Exercise goal:
Beginning with the first line below, please repeat the material exactly, ending with the line that includes "settings: its properties, by".

Source data:
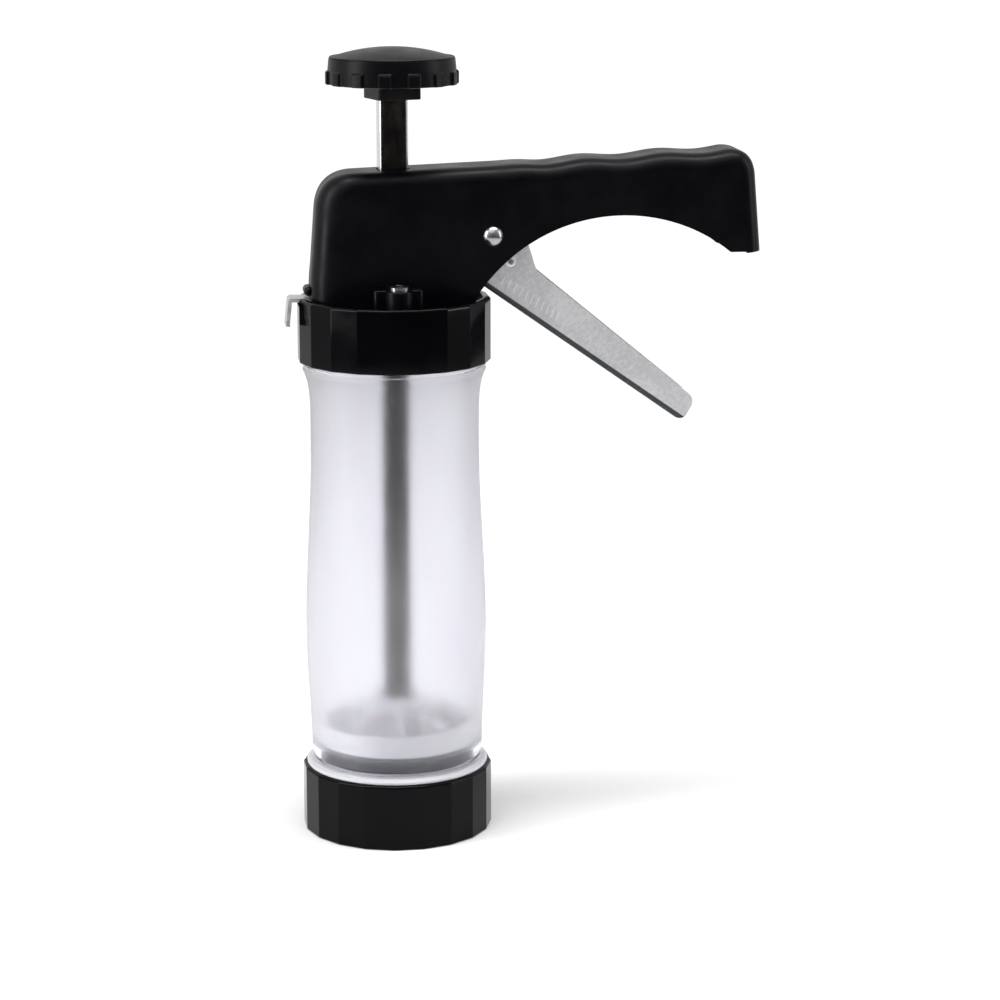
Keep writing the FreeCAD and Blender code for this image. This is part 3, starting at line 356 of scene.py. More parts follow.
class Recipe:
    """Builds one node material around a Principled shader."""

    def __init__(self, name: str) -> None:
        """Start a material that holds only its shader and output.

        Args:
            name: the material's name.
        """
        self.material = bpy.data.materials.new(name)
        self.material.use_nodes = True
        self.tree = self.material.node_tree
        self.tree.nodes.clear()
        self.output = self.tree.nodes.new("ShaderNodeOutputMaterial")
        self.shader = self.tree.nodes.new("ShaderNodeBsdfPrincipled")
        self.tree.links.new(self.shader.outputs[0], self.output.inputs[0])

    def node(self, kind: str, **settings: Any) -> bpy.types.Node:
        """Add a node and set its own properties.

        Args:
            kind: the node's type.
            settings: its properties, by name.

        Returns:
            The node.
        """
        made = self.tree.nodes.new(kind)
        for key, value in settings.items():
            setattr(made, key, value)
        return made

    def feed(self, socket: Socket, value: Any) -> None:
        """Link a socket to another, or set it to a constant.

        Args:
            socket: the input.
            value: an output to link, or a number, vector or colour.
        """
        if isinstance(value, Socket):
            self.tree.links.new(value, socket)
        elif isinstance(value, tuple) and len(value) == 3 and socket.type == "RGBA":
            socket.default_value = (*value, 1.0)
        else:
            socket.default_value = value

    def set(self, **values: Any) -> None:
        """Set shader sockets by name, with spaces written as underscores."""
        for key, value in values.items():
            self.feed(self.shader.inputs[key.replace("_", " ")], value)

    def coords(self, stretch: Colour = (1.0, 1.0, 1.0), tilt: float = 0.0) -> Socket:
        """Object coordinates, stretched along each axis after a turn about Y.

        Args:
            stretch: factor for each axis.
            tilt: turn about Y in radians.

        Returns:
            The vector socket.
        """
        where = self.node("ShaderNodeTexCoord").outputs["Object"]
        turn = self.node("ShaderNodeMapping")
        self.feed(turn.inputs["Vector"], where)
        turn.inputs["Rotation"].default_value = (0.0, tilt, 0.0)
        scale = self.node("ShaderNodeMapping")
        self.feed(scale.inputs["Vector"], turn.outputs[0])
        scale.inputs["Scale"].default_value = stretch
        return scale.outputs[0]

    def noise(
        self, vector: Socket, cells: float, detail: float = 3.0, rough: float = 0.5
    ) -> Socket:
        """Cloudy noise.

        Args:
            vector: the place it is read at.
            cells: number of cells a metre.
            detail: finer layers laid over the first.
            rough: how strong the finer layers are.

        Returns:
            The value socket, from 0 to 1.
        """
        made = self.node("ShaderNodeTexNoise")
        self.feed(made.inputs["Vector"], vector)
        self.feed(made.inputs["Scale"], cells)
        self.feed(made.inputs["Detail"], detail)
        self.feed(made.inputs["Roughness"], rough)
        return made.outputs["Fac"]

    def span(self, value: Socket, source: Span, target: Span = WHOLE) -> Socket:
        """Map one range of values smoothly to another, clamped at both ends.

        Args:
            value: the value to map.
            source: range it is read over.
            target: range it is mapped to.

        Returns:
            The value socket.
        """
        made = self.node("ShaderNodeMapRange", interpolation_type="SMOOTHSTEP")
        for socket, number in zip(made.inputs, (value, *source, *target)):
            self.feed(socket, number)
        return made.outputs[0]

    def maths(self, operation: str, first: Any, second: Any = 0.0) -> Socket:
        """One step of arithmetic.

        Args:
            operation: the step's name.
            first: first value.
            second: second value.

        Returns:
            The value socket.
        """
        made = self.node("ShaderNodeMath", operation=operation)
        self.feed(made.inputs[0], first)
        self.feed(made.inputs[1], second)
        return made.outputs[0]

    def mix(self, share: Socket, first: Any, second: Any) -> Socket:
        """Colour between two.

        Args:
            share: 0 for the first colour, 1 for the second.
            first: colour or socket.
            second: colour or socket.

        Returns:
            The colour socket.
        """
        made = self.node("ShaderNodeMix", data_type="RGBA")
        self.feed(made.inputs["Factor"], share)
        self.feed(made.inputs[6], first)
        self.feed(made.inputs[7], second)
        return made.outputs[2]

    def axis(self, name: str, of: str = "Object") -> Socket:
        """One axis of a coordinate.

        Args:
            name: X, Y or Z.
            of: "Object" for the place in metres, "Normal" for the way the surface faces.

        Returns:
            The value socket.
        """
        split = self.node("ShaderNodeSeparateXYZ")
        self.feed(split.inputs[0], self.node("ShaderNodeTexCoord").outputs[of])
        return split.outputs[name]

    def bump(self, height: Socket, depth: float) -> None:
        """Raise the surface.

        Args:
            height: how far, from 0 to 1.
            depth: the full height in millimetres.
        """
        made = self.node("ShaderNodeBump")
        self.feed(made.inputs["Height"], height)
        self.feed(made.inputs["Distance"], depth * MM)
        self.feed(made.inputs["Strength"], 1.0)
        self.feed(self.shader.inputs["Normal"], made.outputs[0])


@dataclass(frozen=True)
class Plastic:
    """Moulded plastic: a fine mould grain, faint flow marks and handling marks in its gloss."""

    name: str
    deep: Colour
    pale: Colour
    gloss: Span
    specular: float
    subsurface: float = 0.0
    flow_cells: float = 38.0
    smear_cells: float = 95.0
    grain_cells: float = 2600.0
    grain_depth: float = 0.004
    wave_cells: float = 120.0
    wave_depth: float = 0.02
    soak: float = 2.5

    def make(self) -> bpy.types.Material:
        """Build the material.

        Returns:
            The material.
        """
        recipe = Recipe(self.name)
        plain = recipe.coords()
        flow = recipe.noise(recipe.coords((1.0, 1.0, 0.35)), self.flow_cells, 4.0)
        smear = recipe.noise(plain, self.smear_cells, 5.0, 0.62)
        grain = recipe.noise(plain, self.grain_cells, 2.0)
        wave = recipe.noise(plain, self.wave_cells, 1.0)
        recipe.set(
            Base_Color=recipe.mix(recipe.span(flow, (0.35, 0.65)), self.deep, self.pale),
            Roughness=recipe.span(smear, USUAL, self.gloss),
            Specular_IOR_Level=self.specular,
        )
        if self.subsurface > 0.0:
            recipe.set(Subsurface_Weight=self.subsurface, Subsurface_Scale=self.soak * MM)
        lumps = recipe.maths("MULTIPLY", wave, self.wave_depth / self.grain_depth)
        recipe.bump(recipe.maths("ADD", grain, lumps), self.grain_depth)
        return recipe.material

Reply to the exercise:
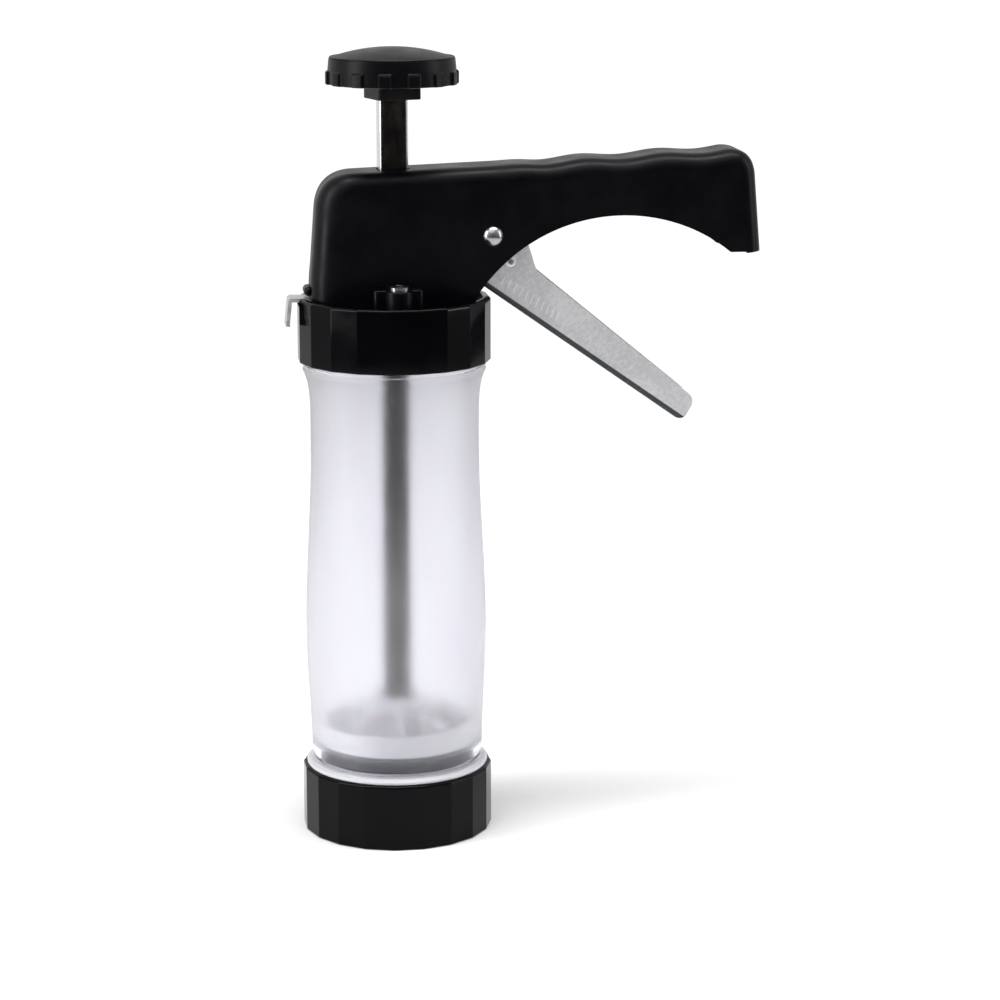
Keep writing the FreeCAD and Blender code for this image. This is part 3, starting at line 356 of scene.py. More parts follow.
class Recipe:
    """Builds one node material around a Principled shader."""

    def __init__(self, name: str) -> None:
        """Start a material that holds only its shader and output.

        Args:
            name: the material's name.
        """
        self.material = bpy.data.materials.new(name)
        self.material.use_nodes = True
        self.tree = self.material.node_tree
        self.tree.nodes.clear()
        self.output = self.tree.nodes.new("ShaderNodeOutputMaterial")
        self.shader = self.tree.nodes.new("ShaderNodeBsdfPrincipled")
        self.tree.links.new(self.shader.outputs[0], self.output.inputs[0])

    def node(self, kind: str, **settings: Any) -> bpy.types.Node:
        """Add a node and set its own properties.

        Args:
            kind: the node's type.
            settings: its properties, by name.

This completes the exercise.